Two or three weeks later, his turn to run headlong into danger came at Pilckem Ridge. In one of the most moving passages of his book he recalls crawling past men crying for help all around, both English and German, without being able to stop and help. He did, however, stop for a young man who was lying ripped open from shoulder to waist, and begged to be shot. In the end the kindly bullet wasn’t needed, as by the time Harry had his gun ready the man had died, with a surprised and joyful cry of “Mother” on his lips. He learned later that the soldier’s mother had passed already away, and speculated that the dying man felt he was going to join her. Moving on to the second row of German trenches, Harry was forced to shoot a German soldier who, although out of ammunition, charged bravely towards him with raised bayonet, perhaps hoping to kick the Lewis Gun into the mud. Harry spared his foe, wounding him in the shoulder, leg and ankle rather than anywhere more dangerous. He hoped he was taking him out of the war. Harry never shot to kill, and as far as he knows he never took a German life.
However, that didn’t prevent others from trying to take his. On 22nd September 1917 came the worst day of the war for Harry, the day when a shell burst over his Lewis Gun section. Harry was struck by a piece of shrapnel in the groin, and endured the agony of it being removed without anaesthetic; however, more lasting pain for him came from the fact that the same blast killed three of his very close unit. He later said, “I reacted very badly. It was like losing part of my life. It upset me more than anything. We had only been together four months, but with hell going on around us, it seemed like a lifetime.”
Life at the Front really did end for Harry that day, as he was invalided home to Southampton and, though he was not demobilised until the end of the war, never returned to the trenches. He did, however, serve as a volunteer firefighter in World War Two, and even worked as a maintenance manager at the US army camp, helping with the preparations for D-Day. The first time he went back to Belgium was in 2003, when he started crying on the coach and couldn’t bring himself to step down to place his wreath on what had been the battlefield, the memories being too much to cope with. Somebody had to do it for him.
Although he later outlived two wives, raised sons, built up his own plumbing business and worked on the Wills Memorial Tower at Bristol University, he never forgot what he and others had gone through during the war.
He wrote in his autobiography, “Politicians who took us to war should have been given the guns and told to settle their differences themselves, instead of organising nothing better than legalised mass murder.” Throughout his last years he continually spoke out against war, and when he met Tony Blair in 2006 he expressed the opinion that no soldier should ever have been shot for cowardice in the field.
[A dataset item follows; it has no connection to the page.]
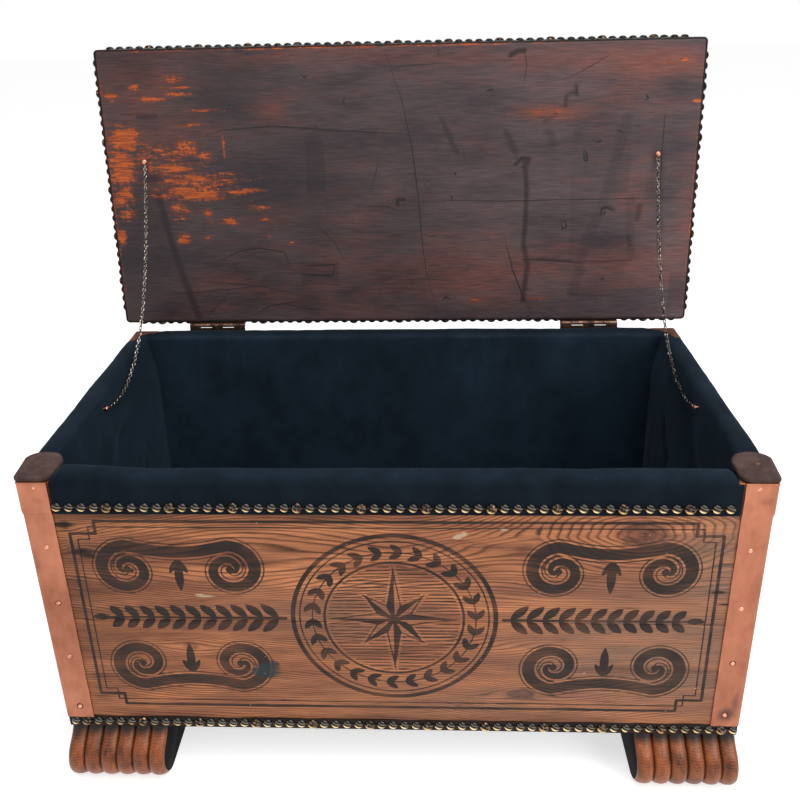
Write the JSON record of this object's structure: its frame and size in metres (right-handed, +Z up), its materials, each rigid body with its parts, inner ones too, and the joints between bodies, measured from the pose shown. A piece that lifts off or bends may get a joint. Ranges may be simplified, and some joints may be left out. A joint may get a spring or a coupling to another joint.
{
  "type": "storage chest",
  "caption": "Wooden storage chest on ribbed feet, with copper corners, a velvet lining with a padded rim and a padded hinged lid that chains hold open.",
  "frame": {"origin": "on the floor, under the middle of the chest's bounding box with the lid open", "axes": "+X to the chest's right as its front is faced, +Y from its front to its back, +Z up"},
  "size_m": [0.8248, 0.4786, 0.8211],
  "materials": {
    "pine_crate": "oiled, open grain",
    "base_dark_wood": "dark stain",
    "foot_oak": "satin varnish",
    "copper": "bright copper sheet, lightly tarnished",
    "cap_leather": "suede",
    "velvet": "cut pile",
    "wadding": "felted wadding",
    "antique_nails": "antiqued",
    "lid_pine": "worn dark stain",
    "lid_foam": "foam",
    "lid_leather": "dark grained hide",
    "hinge_bronze": "bronzed",
    "chain_brass": "antiqued",
    "copper_screw": "bright copper"
  },
  "bodies": {
    "chest": {"back_board_lower": "pine_crate", "back_board_upper": "pine_crate", "base_board": "base_dark_wood", "chain_left": "chain_brass", "chain_right": "chain_brass", "chain_screw_box_left": "copper_screw", "chain_screw_box_right": "copper_screw", "copper_corner_back_left": "copper", "copper_corner_back_right": "copper", "copper_corner_front_left": "copper", "copper_corner_front_right": "copper", "corner_cap_left": "cap_leather", "corner_cap_right": "cap_leather", "foot_back_left": "foot_oak", "foot_back_right": "foot_oak", "foot_front_left": "foot_oak", "foot_front_right": "foot_oak", "front_board_lower": "pine_crate", "front_board_upper": "pine_crate", "hinge_left_box_leaf": "hinge_bronze", "hinge_left_pin": "hinge_bronze", "hinge_right_box_leaf": "hinge_bronze", "hinge_right_pin": "hinge_bronze", "left_board_lower": "pine_crate", "left_board_upper": "pine_crate", "lining_back": "velvet", "lining_floor": "velvet", "lining_front": "velvet", "lining_left": "velvet", "lining_right": "velvet", "nail_strip_base_back": "antique_nails", "nail_strip_base_front": "antique_nails", "nail_strip_base_left": "antique_nails", "nail_strip_base_right": "antique_nails", "nail_strip_top_back": "antique_nails", "nail_strip_top_front": "antique_nails", "nail_strip_top_left": "antique_nails", "nail_strip_top_right": "antique_nails", "right_board_lower": "pine_crate", "right_board_upper": "pine_crate", "rim_wadding_back": "wadding", "rim_wadding_front": "wadding", "rim_wadding_left": "wadding", "rim_wadding_right": "wadding"},
    "lid": {"chain_screw_lid_left": "copper_screw", "chain_screw_lid_right": "copper_screw", "hinge_left_lid_leaf": "hinge_bronze", "hinge_right_lid_leaf": "hinge_bronze", "lid_board": "lid_pine", "lid_cover": "lid_leather", "lid_pad": "lid_foam", "nail_strip_lid_front": "antique_nails", "nail_strip_lid_left": "antique_nails", "nail_strip_lid_rear_left": "antique_nails", "nail_strip_lid_rear_middle": "antique_nails", "nail_strip_lid_rear_right": "antique_nails", "nail_strip_lid_right": "antique_nails"}
  },
  "joints": [
    {"name": "lid_hinge", "type": "hinge", "parent": "chest", "child": "lid", "pos_m": [0, 0.16394, 0.4244], "axis": [1, 0, 0], "range_deg": [0, 93.7], "deforming": ["chain_left", "chain_right"]}
  ]
}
Harry Patch now lies at peace in the English countryside that he fought to keep free, at Monkton Combe close to his home area of Combe Down, Somerset. The graveyard is well-kept, quiet and sun-drenched, with just the rustle of autumn leaves to be heard; a few had made their way onto the grave, so we tidied them off and cleared one or two small weeds while we were at it. There are lovely views over green wooded hills, and he is surrounded once more by the brothers-in-arms who died in the conflict he survived: to name just a few, E.S. (Edwin Sidney) Hiscock, Boy, Royal Air Force, 328881, who died 23rd April 1919, tragically young at 16; J.H. (John Henry) Harris, Light Corporal, Somerset Light Infantry, 17479, who died 13th March 1917, aged 38; and F.J. Macey, Sapper, Royal Engineers, 734, who died 14th June 1915, aged 18.
These were just the graves we spotted and lingered by. Also somewhere in the yard, according to the Commonwealth War Graves Commission, lie Albert Edward Ferris, Serjeant, Somerset Light Infantry, 3/7248, who died 4th October 1916, aged 33; Eric William Grant, Private, Bedfordshire Regiment, 66463, who died 2nd March 1919, aged 18; and last but not least, V.B. Wilkinson, Gunner, Royal Garrison Artillery, 170065, who died 1st April 1919. These are of course only the men who made the ultimate sacrifice in the Great War. No doubt there are many more war heroes who survived, like Harry, in that one small village graveyard. How many war heroes are commemorated near you? Be sure to pay them a visit on or around Remembrance Day, and perhaps bring some flowers, to make sure their sacrifice for Britain is not forgotten in this Centenary year.